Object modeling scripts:
[start]

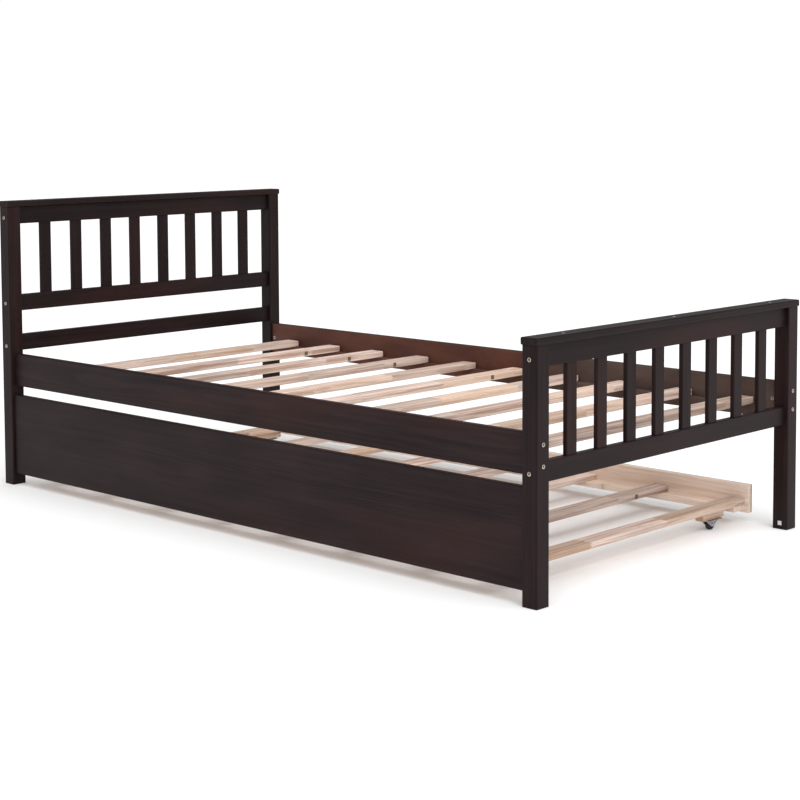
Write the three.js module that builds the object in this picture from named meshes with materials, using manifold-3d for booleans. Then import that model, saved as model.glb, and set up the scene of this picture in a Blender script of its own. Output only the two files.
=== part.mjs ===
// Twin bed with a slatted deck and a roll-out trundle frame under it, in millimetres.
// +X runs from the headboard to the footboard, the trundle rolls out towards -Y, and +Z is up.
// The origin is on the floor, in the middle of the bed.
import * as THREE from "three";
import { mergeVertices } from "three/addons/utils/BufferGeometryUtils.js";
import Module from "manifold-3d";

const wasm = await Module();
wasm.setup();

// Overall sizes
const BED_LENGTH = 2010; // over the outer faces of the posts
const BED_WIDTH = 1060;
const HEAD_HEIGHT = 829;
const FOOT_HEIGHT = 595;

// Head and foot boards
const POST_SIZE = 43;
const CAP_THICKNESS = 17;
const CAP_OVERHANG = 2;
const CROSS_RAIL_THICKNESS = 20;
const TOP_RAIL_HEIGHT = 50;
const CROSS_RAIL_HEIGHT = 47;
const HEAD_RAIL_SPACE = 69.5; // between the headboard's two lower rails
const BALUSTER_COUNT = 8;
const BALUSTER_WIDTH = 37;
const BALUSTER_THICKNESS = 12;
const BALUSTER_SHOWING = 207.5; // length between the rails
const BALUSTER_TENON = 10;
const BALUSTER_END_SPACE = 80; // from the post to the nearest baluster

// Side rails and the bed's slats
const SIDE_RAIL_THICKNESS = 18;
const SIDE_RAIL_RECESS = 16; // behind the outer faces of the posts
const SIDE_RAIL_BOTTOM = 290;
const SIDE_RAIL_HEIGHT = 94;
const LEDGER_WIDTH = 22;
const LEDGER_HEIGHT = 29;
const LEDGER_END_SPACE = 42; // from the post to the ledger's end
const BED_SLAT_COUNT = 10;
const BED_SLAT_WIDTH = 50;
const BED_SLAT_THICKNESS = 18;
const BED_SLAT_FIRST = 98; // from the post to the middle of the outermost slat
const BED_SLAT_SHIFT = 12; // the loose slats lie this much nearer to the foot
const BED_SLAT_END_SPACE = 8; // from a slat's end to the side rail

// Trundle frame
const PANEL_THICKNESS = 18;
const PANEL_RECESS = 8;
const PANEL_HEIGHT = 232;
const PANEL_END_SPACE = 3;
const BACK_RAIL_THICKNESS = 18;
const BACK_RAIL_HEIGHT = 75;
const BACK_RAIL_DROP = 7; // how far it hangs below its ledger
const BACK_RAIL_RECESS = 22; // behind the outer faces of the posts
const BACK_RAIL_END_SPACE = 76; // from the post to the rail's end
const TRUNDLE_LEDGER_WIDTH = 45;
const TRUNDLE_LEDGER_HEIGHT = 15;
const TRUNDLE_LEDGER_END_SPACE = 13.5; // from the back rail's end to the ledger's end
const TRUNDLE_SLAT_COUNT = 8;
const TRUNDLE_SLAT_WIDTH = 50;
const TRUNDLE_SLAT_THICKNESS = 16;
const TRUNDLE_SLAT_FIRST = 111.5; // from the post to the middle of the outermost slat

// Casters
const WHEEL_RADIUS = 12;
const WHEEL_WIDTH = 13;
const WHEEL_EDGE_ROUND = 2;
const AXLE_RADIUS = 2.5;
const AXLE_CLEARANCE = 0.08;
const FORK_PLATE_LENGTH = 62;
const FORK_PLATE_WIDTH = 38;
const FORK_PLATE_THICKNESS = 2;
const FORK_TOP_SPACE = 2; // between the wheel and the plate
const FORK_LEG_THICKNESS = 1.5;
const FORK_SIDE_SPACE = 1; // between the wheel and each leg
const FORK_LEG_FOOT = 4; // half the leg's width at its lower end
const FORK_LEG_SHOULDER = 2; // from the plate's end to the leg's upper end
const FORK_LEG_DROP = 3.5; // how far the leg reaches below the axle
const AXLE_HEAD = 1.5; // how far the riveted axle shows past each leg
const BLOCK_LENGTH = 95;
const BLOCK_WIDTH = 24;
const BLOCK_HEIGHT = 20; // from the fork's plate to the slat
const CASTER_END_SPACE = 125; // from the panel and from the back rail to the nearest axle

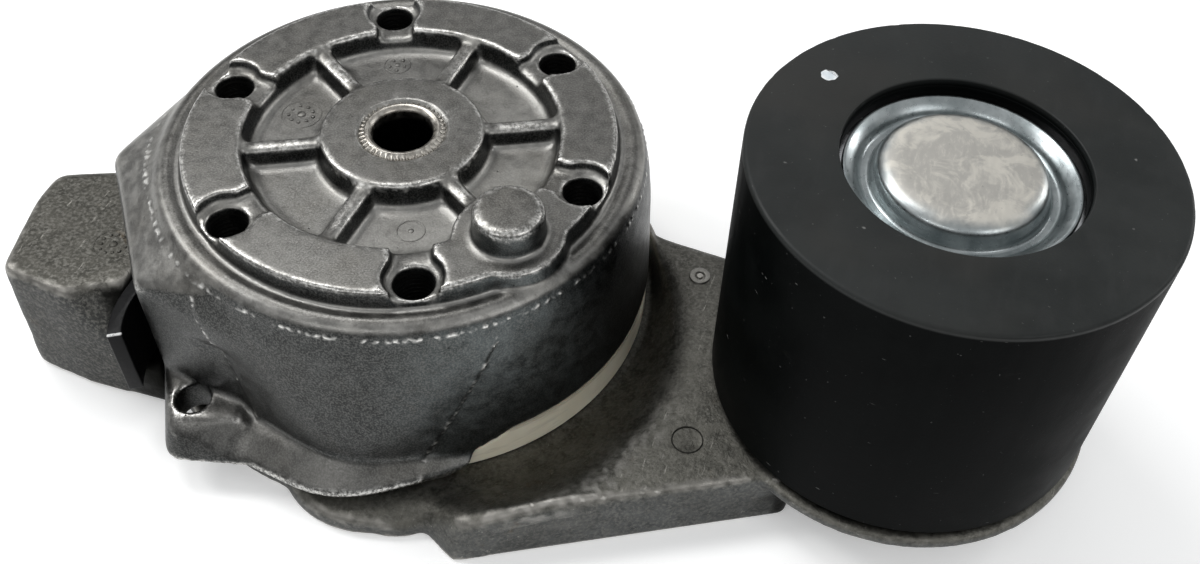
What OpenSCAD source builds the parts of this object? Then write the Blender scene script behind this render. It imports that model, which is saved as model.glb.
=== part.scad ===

[end]

• _What needs to be done_: The lines from the top of the data above down to the line containing "const FOOT_HEIGHT = 595;" are to be copied exactly; no other line should appear.

• _Right answer_:
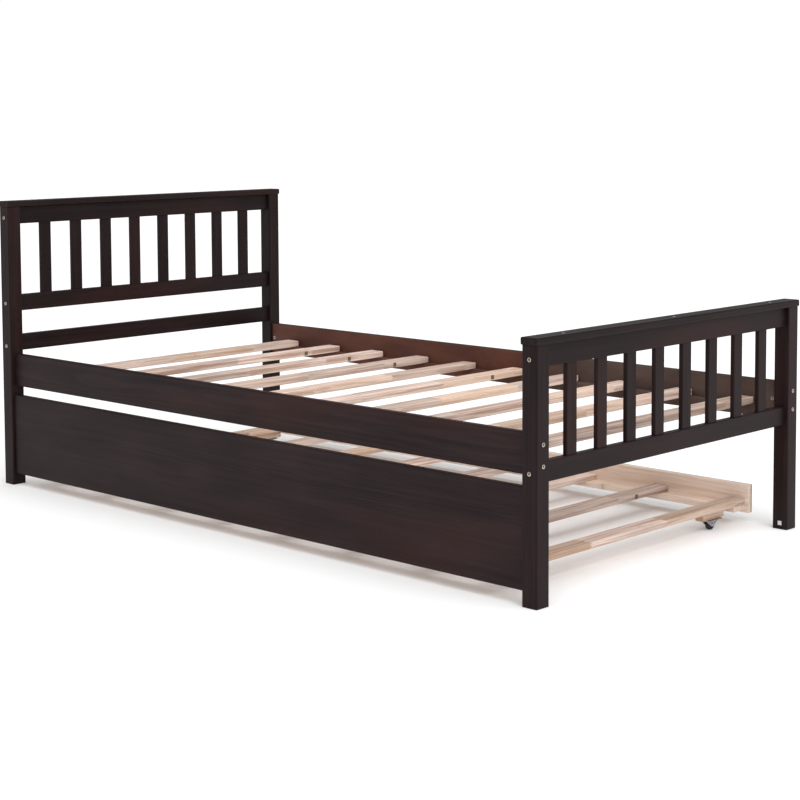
Write the three.js module that builds the object in this picture from named meshes with materials, using manifold-3d for booleans. Then import that model, saved as model.glb, and set up the scene of this picture in a Blender script of its own. Output only the two files.
=== part.mjs ===
// Twin bed with a slatted deck and a roll-out trundle frame under it, in millimetres.
// +X runs from the headboard to the footboard, the trundle rolls out towards -Y, and +Z is up.
// The origin is on the floor, in the middle of the bed.
import * as THREE from "three";
import { mergeVertices } from "three/addons/utils/BufferGeometryUtils.js";
import Module from "manifold-3d";

const wasm = await Module();
wasm.setup();

// Overall sizes
const BED_LENGTH = 2010; // over the outer faces of the posts
const BED_WIDTH = 1060;
const HEAD_HEIGHT = 829;
const FOOT_HEIGHT = 595;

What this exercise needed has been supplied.